As far as sitcoms go these episodes do fill the bill especially at night when one can just laze back, stare at the lamp-lighted room with the same secure shades that lighted rooms had looked like this ever since one can remember, and just absorb yourself into the rather entertaining saga that comes outta the nifty boom box snugly situated at the side of yer bed. Harold Peary as the title character (I hear that his Gildersleeve was the first ever character to spin off into his own radio series, in this case FIBBER McGEE AND MOLLY which is due for a review in these pages one of these days) does the old pompous midaged bachelor role perfectly while the kids (who besides perennial castrati Tetley included Louise Erickson as the coming of age sister with all the passionate gush that would imply) seem to behave like most kids usedta before that law where childhood was declared illegal and now all we have are adults in waiting was put into effect. Lillian Randolph as Birdie the maid adds the proper punch to the fambly situation and if any of you save-the-world types would be "offended" by a black woman playing a maid on forties radio well then, you'd be offended by Rochester as well. And probably are!

I find these GILDERSLEEVE essipodes pretty snazz in the sitcom department what with the not-necessarily hackneyed plots dealing with everything from the post war housing shortage (a similar plot was used in an Edgar Kennedy short) to Gildersleeve falling madly in infatuation (or was it lust?) for a woman he briefly glanced upon which I gotta say makes the kinda things I assume they still show sitcom-wise (foo-give me if I haven't even watching a real one since 1990) seem like even more piddle. (Did you ever notice that the same pompous and demanding of others generation that scoffed at the "banality" of these old comedies have created programs and other attempts at humor which not only are lacking in laughs but downright grim?) With THE GREAT GILDERSLEEVE you not only get to hear some pretty interesting stories performed by talented individuals, but the characters they portray sure seem a whole lot more realistic and flesh and blood than most anything seen in current entertainment (or so I assume...).  Hey, I couldn't care one whit if Roseanne OD'd on Oxycontin but I do feel the same pangs of angst that Gildersleeve did when he espied that lovely lady or the terror Leroy did when that bully was out to get him and he hadda rush home after dark!

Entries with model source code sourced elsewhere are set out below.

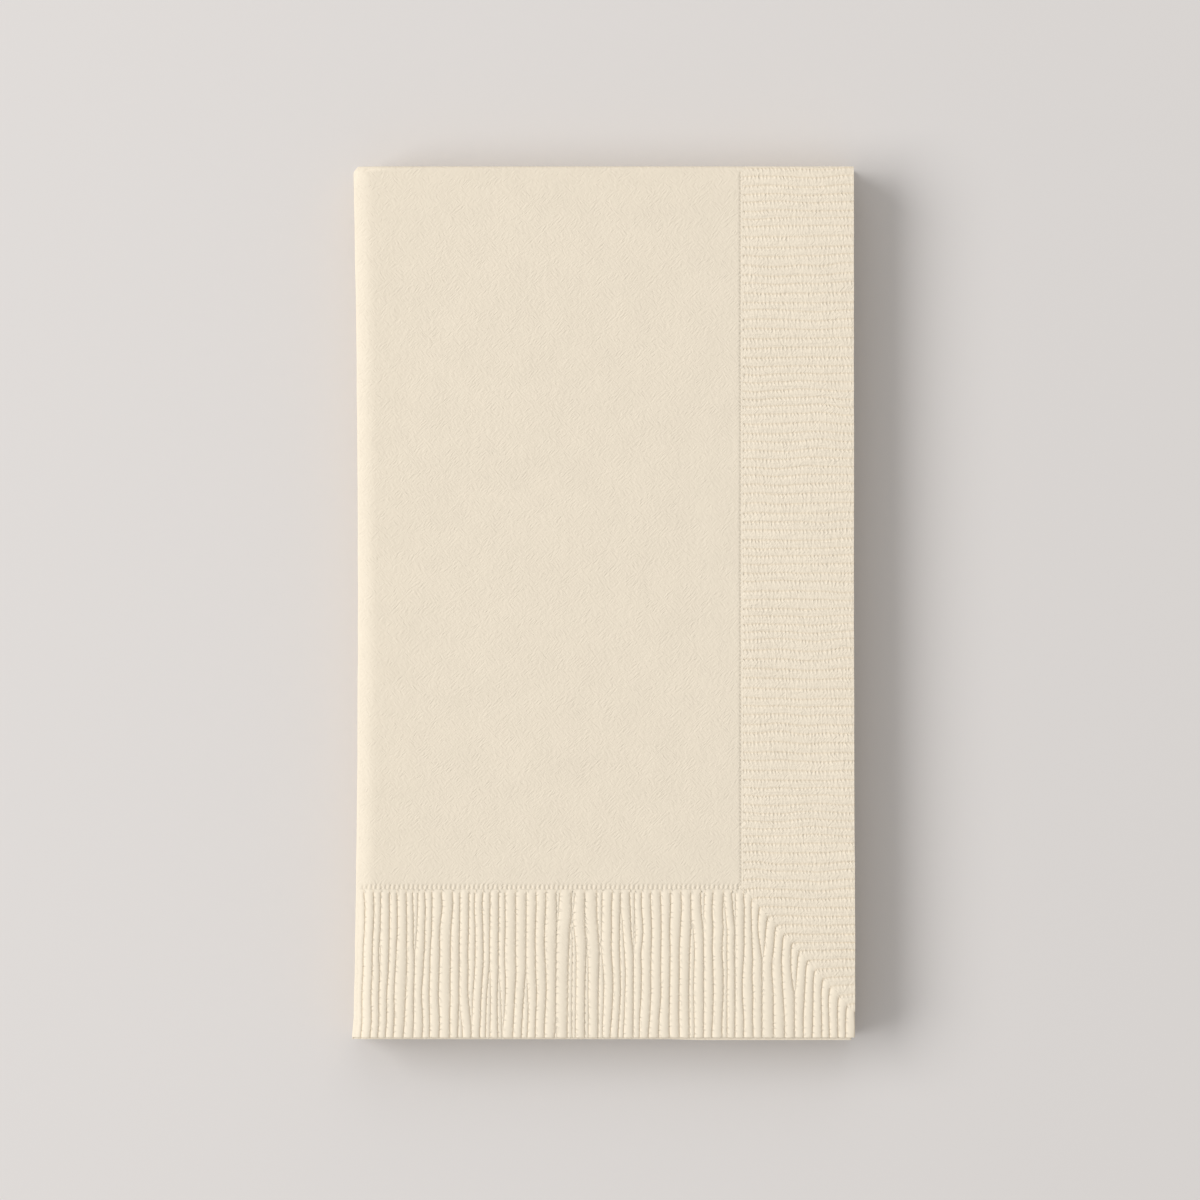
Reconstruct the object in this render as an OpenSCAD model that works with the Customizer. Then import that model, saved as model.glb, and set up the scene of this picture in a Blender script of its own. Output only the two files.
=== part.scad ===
// A stack of folded paper guest towels.
// Each towel is one sheet: folded in thirds across its width, then in half across its length.
// The loose edges are at the front (-Y) and the right (+X), and the folds at the left and the back.
// Origin: middle of the stack, on the surface that it lies on. +Y points to the cross fold.

/* [Folded towel] */
// Width of a folded towel, from its left fold to its loose right edge
folded_w = 114.5; // [90:0.5:160]
// Length of a folded towel, from its cross fold to the loose edge of its outer layer
folded_l = 199.2; // [140:0.4:260]
// Thickness of the sheet
sheet_t = 0.25; // [0.22:0.01:0.4]
// Air between two layers of a towel
layer_gap = 0.08; // [0.08:0.01:0.15]
// How far the fold inside a towel stays back from the loose right edge
fold_inset = 0.8; // [0.4:0.1:4]
// How far the tucked-in panel stays back from the left fold
tuck = 1.6; // [0.4:0.1:6]
// How far each inner layer reaches past the next layer out, at the loose front edges
edge_step = 0.3; // [0:0.05:1]

/* [Pressed border] */
// Depth of the ribbed band along the front edge
front_band = 33.8; // [16:0.2:60]
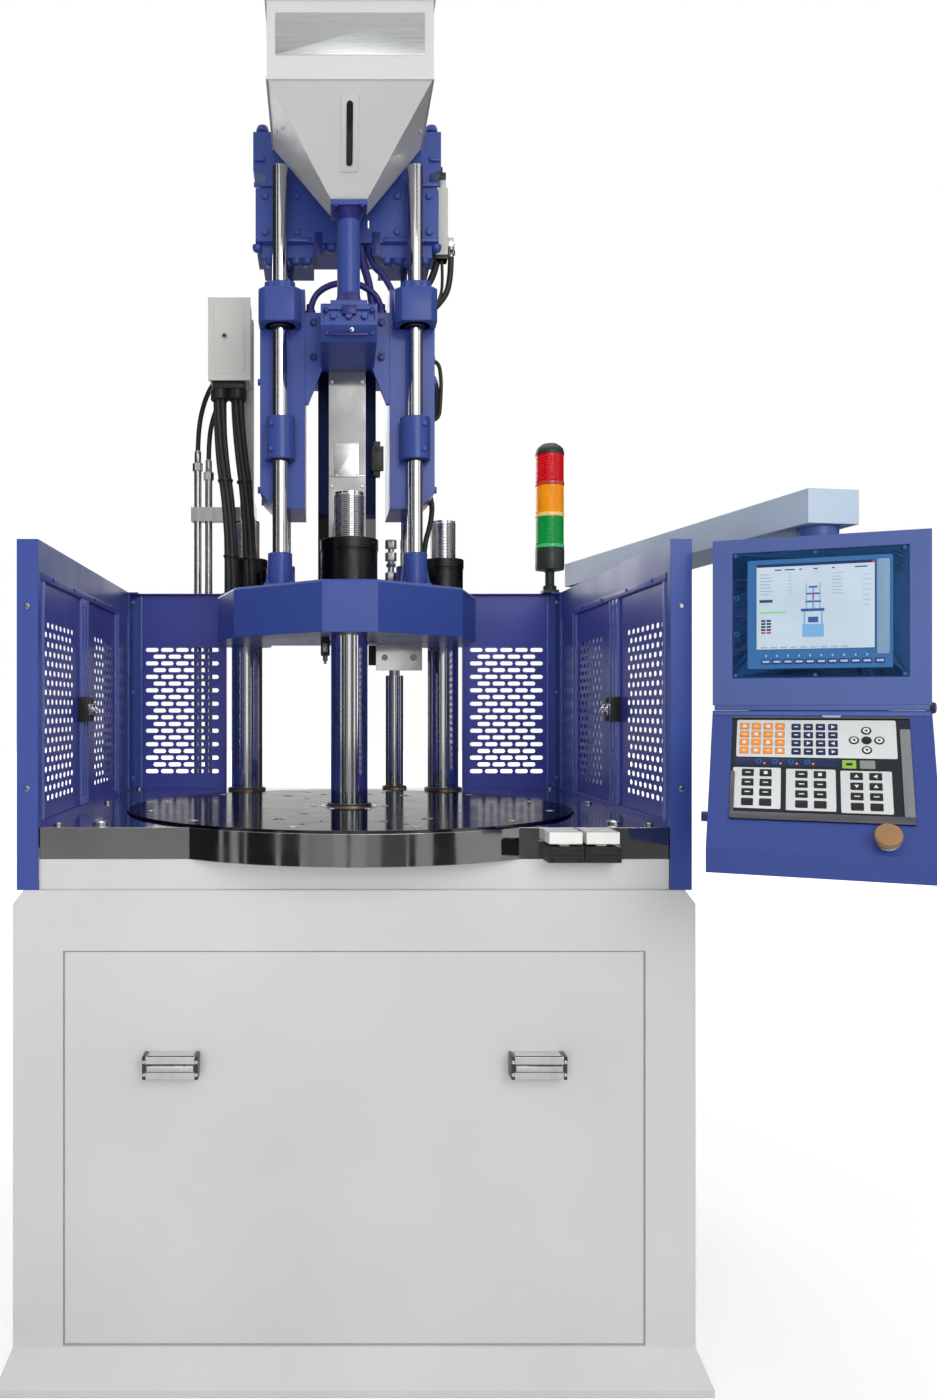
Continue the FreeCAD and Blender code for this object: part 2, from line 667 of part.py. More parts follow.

To add even more realism to the proceedings the original ads for Kraft products were left on, giving us stuck inna past maniacs an idea as to what a whole lotta our forerunners hadda go through right after the Big One what with Kraft apologizing for the shortage of Miracle Whip due to sugar being in such short supply. (But that don't matter to me cuz I never did like the stuff, me preferring the real deal Kraft Mayonnaise which is now plentiful!) One thing I'd like to know is, whatever happened to Kraft's home made ice cream product Frizz, which sure sounds like something I woulda pestered my mother to get me had the stuff still been around a good twennysome years later! And they said us pampered suburban slob ranch house kids had it all!